[Author's Note: From time to time, I plan to publish blurbs on patently stupid and incredible stories. Rep. Anthony Weiner fits very nicely in the "patently stupid" column but the following report takes it one delicious step further. As comedians have often noted: we can't make this stuff up! How many ARE YOU BLEEPING KIDDING! columns I write depends entirely on the media. Oh, and by the way, I had a more descriptive title in mind but it wasn't entirely proper.]
A short article in today's Post-Star newspaper (poststar.com) reports that Rep. Tony Weiner's celebrity continues to grow. An online doll company famous for its celebrity action figures (Sarah Palin, Barack Obama, etc.) is marketing a Weiner Doll. The sexting Congressman's figure will be available in two versions: standard and enhanced. The latter costs an additional $10.00 and is reportedly "anatomically" correct. The article did not address whether the Congressman - currently on a leave of absence to seek therapy - posed for the figure or simply provided a few handy photos. The company reports that the more expensive doll is "for adults only". It is not clear if the doll comes with its own Twitter account.

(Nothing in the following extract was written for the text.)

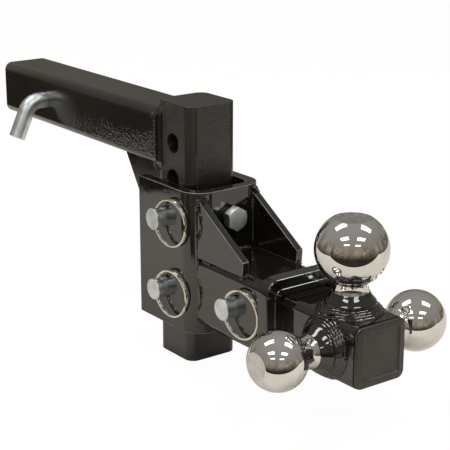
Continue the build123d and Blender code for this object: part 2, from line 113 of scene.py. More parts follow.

Rep. Weiner, as you probably know, tweeted suggestive (or possibly explicit) photos to several women and then lied both convincingly and with incredible ease to his constituents, the nation and CNN. (Wolf Blitzer discussed his own twittering experiences warning politicians that they needed to be careful.) Weiner claimed that his account was hacked and he was investigating to find the dastardly culprit and uncover just what happened. He should have added: pay no attention to that man behind the curtain. The only excuse overlooked was multiple personality disorder. That would have been interesting, at least. The rest is too predictable and too familiar.
The Tony Weiner What a Guy doll (my name for it) belongs in the same dustbin as Serial Killer Playing Cards and Osama bin Laden Halloween masks. Let's hope the only profit derived from this tasteless venture falls in the "learning from one's mistakes" category - but that's just me being naïve. Worst case scenario: the company's CEO goes into therapy for two weeks.